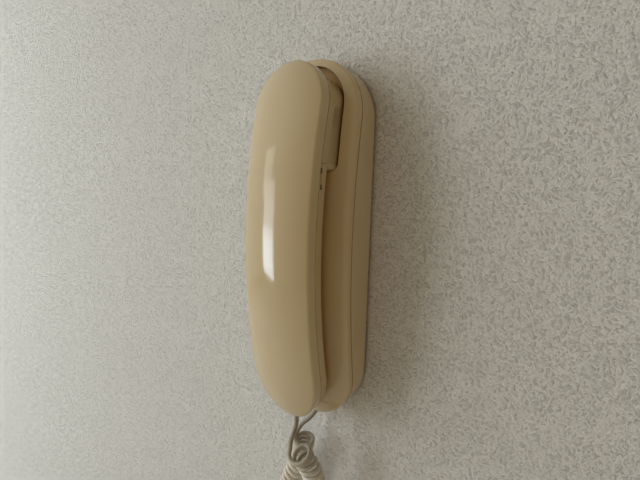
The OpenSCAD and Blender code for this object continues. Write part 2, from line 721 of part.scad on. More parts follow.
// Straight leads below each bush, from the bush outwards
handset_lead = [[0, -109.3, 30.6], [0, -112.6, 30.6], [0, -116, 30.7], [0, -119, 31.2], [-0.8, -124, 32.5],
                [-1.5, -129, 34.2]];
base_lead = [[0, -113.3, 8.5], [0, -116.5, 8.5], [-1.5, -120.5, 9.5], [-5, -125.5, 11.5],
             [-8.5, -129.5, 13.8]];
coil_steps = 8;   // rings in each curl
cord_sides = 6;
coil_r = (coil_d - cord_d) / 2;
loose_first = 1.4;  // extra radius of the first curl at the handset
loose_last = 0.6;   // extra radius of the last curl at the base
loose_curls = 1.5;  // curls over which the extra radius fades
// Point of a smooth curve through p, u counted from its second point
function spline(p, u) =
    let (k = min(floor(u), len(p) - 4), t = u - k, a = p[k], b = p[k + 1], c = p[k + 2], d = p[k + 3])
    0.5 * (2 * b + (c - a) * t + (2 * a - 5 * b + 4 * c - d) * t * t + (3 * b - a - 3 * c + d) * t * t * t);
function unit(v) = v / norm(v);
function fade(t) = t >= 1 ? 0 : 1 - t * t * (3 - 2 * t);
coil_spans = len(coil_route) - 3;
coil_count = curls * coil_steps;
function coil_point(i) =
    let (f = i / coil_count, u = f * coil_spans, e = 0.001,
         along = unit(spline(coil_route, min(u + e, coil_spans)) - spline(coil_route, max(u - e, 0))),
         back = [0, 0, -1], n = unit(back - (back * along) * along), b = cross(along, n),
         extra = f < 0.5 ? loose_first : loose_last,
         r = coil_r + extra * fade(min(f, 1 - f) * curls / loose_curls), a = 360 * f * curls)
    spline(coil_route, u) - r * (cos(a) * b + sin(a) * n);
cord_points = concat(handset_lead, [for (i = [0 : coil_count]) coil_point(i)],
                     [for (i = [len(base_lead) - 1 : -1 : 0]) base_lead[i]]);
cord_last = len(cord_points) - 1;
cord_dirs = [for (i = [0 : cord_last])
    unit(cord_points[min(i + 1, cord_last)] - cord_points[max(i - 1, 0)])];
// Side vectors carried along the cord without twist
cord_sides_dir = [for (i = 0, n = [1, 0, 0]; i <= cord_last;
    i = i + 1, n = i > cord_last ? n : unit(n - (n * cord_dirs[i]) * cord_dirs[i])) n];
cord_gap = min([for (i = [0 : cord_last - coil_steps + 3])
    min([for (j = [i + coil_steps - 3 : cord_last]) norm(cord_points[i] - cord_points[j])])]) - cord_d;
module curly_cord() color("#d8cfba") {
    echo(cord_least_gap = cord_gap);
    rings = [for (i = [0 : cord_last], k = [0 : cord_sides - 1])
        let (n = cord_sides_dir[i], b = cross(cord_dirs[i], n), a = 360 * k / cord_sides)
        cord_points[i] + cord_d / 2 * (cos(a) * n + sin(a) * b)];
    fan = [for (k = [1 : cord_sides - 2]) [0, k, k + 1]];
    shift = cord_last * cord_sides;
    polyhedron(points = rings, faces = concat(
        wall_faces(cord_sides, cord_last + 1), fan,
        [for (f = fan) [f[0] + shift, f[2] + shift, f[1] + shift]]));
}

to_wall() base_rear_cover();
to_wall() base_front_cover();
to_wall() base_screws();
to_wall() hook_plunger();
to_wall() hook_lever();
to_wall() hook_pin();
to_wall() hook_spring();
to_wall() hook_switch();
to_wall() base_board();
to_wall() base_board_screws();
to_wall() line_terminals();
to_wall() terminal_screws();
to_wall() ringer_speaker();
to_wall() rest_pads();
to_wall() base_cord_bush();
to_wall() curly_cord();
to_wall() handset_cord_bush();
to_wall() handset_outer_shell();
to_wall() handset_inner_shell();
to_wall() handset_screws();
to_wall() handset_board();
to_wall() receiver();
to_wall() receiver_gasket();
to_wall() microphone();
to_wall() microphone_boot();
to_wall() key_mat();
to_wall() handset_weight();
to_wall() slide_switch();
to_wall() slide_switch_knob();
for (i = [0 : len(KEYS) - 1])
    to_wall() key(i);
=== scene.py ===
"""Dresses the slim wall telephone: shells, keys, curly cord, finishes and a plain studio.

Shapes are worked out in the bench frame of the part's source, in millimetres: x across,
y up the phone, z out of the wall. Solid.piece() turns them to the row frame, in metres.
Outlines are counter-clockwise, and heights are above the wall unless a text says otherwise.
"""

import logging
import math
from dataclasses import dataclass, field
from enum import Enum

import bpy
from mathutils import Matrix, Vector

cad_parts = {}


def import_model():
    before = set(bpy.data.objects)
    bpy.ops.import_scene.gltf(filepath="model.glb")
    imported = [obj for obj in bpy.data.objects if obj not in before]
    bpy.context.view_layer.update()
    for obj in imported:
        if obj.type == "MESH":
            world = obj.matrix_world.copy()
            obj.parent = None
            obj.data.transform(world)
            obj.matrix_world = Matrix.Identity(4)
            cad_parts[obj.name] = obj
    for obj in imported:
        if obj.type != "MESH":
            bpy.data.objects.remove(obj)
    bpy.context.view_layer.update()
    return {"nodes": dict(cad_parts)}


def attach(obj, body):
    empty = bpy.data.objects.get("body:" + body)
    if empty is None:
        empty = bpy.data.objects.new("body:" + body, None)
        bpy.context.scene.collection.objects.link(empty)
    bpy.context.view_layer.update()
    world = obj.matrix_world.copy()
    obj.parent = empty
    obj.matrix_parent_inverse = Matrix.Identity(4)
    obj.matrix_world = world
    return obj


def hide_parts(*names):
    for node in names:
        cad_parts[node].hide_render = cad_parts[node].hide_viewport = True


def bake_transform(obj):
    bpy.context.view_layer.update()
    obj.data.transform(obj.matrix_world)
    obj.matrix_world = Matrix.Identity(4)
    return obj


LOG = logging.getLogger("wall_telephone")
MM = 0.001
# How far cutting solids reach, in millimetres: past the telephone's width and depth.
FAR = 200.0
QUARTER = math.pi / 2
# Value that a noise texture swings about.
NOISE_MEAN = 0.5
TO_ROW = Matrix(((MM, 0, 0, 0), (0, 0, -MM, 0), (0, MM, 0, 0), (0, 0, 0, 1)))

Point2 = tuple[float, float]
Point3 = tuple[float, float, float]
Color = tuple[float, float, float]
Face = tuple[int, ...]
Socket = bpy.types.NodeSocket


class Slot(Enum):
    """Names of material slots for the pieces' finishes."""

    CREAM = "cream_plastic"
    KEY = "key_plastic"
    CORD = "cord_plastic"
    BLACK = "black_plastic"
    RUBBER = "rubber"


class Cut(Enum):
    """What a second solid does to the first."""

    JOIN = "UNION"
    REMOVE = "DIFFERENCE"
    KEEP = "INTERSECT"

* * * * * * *

All of the material must be reproduced exactly.

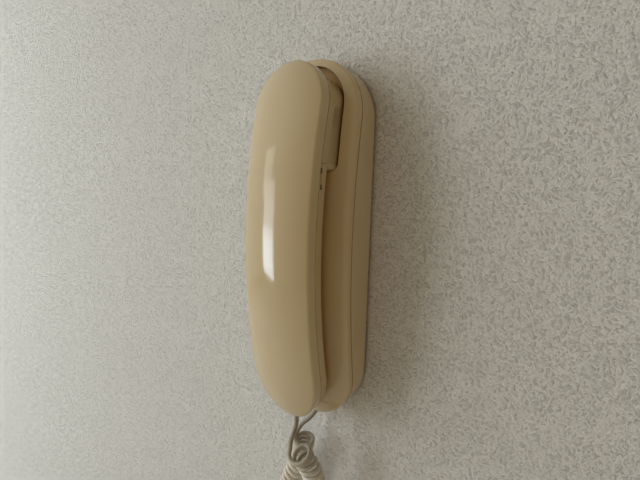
The OpenSCAD and Blender code for this object continues. Write part 2, from line 721 of part.scad on. More parts follow.
// Straight leads below each bush, from the bush outwards
handset_lead = [[0, -109.3, 30.6], [0, -112.6, 30.6], [0, -116, 30.7], [0, -119, 31.2], [-0.8, -124, 32.5],
                [-1.5, -129, 34.2]];
base_lead = [[0, -113.3, 8.5], [0, -116.5, 8.5], [-1.5, -120.5, 9.5], [-5, -125.5, 11.5],
             [-8.5, -129.5, 13.8]];
coil_steps = 8;   // rings in each curl
cord_sides = 6;
coil_r = (coil_d - cord_d) / 2;
loose_first = 1.4;  // extra radius of the first curl at the handset
loose_last = 0.6;   // extra radius of the last curl at the base
loose_curls = 1.5;  // curls over which the extra radius fades
// Point of a smooth curve through p, u counted from its second point
function spline(p, u) =
    let (k = min(floor(u), len(p) - 4), t = u - k, a = p[k], b = p[k + 1], c = p[k + 2], d = p[k + 3])
    0.5 * (2 * b + (c - a) * t + (2 * a - 5 * b + 4 * c - d) * t * t + (3 * b - a - 3 * c + d) * t * t * t);
function unit(v) = v / norm(v);
function fade(t) = t >= 1 ? 0 : 1 - t * t * (3 - 2 * t);
coil_spans = len(coil_route) - 3;
coil_count = curls * coil_steps;
function coil_point(i) =
    let (f = i / coil_count, u = f * coil_spans, e = 0.001,
         along = unit(spline(coil_route, min(u + e, coil_spans)) - spline(coil_route, max(u - e, 0))),
         back = [0, 0, -1], n = unit(back - (back * along) * along), b = cross(along, n),
         extra = f < 0.5 ? loose_first : loose_last,
         r = coil_r + extra * fade(min(f, 1 - f) * curls / loose_curls), a = 360 * f * curls)
    spline(coil_route, u) - r * (cos(a) * b + sin(a) * n);
cord_points = concat(handset_lead, [for (i = [0 : coil_count]) coil_point(i)],
                     [for (i = [len(base_lead) - 1 : -1 : 0]) base_lead[i]]);
cord_last = len(cord_points) - 1;
cord_dirs = [for (i = [0 : cord_last])
    unit(cord_points[min(i + 1, cord_last)] - cord_points[max(i - 1, 0)])];
// Side vectors carried along the cord without twist
cord_sides_dir = [for (i = 0, n = [1, 0, 0]; i <= cord_last;
    i = i + 1, n = i > cord_last ? n : unit(n - (n * cord_dirs[i]) * cord_dirs[i])) n];
cord_gap = min([for (i = [0 : cord_last - coil_steps + 3])
    min([for (j = [i + coil_steps - 3 : cord_last]) norm(cord_points[i] - cord_points[j])])]) - cord_d;
module curly_cord() color("#d8cfba") {
    echo(cord_least_gap = cord_gap);
    rings = [for (i = [0 : cord_last], k = [0 : cord_sides - 1])
        let (n = cord_sides_dir[i], b = cross(cord_dirs[i], n), a = 360 * k / cord_sides)
        cord_points[i] + cord_d / 2 * (cos(a) * n + sin(a) * b)];
    fan = [for (k = [1 : cord_sides - 2]) [0, k, k + 1]];
    shift = cord_last * cord_sides;
    polyhedron(points = rings, faces = concat(
        wall_faces(cord_sides, cord_last + 1), fan,
        [for (f = fan) [f[0] + shift, f[2] + shift, f[1] + shift]]));
}

to_wall() base_rear_cover();
to_wall() base_front_cover();
to_wall() base_screws();
to_wall() hook_plunger();
to_wall() hook_lever();
to_wall() hook_pin();
to_wall() hook_spring();
to_wall() hook_switch();
to_wall() base_board();
to_wall() base_board_screws();
to_wall() line_terminals();
to_wall() terminal_screws();
to_wall() ringer_speaker();
to_wall() rest_pads();
to_wall() base_cord_bush();
to_wall() curly_cord();
to_wall() handset_cord_bush();
to_wall() handset_outer_shell();
to_wall() handset_inner_shell();
to_wall() handset_screws();
to_wall() handset_board();
to_wall() receiver();
to_wall() receiver_gasket();
to_wall() microphone();
to_wall() microphone_boot();
to_wall() key_mat();
to_wall() handset_weight();
to_wall() slide_switch();
to_wall() slide_switch_knob();
for (i = [0 : len(KEYS) - 1])
    to_wall() key(i);
=== scene.py ===
"""Dresses the slim wall telephone: shells, keys, curly cord, finishes and a plain studio.

Shapes are worked out in the bench frame of the part's source, in millimetres: x across,
y up the phone, z out of the wall. Solid.piece() turns them to the row frame, in metres.
Outlines are counter-clockwise, and heights are above the wall unless a text says otherwise.
"""

import logging
import math
from dataclasses import dataclass, field
from enum import Enum

import bpy
from mathutils import Matrix, Vector

cad_parts = {}


def import_model():
    before = set(bpy.data.objects)
    bpy.ops.import_scene.gltf(filepath="model.glb")
    imported = [obj for obj in bpy.data.objects if obj not in before]
    bpy.context.view_layer.update()
    for obj in imported:
        if obj.type == "MESH":
            world = obj.matrix_world.copy()
            obj.parent = None
            obj.data.transform(world)
            obj.matrix_world = Matrix.Identity(4)
            cad_parts[obj.name] = obj
    for obj in imported:
        if obj.type != "MESH":
            bpy.data.objects.remove(obj)
    bpy.context.view_layer.update()
    return {"nodes": dict(cad_parts)}


def attach(obj, body):
    empty = bpy.data.objects.get("body:" + body)
    if empty is None:
        empty = bpy.data.objects.new("body:" + body, None)
        bpy.context.scene.collection.objects.link(empty)
    bpy.context.view_layer.update()
    world = obj.matrix_world.copy()
    obj.parent = empty
    obj.matrix_parent_inverse = Matrix.Identity(4)
    obj.matrix_world = world
    return obj


def hide_parts(*names):
    for node in names:
        cad_parts[node].hide_render = cad_parts[node].hide_viewport = True


def bake_transform(obj):
    bpy.context.view_layer.update()
    obj.data.transform(obj.matrix_world)
    obj.matrix_world = Matrix.Identity(4)
    return obj


LOG = logging.getLogger("wall_telephone")
MM = 0.001
# How far cutting solids reach, in millimetres: past the telephone's width and depth.
FAR = 200.0
QUARTER = math.pi / 2
# Value that a noise texture swings about.
NOISE_MEAN = 0.5
TO_ROW = Matrix(((MM, 0, 0, 0), (0, 0, -MM, 0), (0, MM, 0, 0), (0, 0, 0, 1)))

Point2 = tuple[float, float]
Point3 = tuple[float, float, float]
Color = tuple[float, float, float]
Face = tuple[int, ...]
Socket = bpy.types.NodeSocket


class Slot(Enum):
    """Names of material slots for the pieces' finishes."""

    CREAM = "cream_plastic"
    KEY = "key_plastic"
    CORD = "cord_plastic"
    BLACK = "black_plastic"
    RUBBER = "rubber"


class Cut(Enum):
    """What a second solid does to the first."""

    JOIN = "UNION"
    REMOVE = "DIFFERENCE"
    KEEP = "INTERSECT"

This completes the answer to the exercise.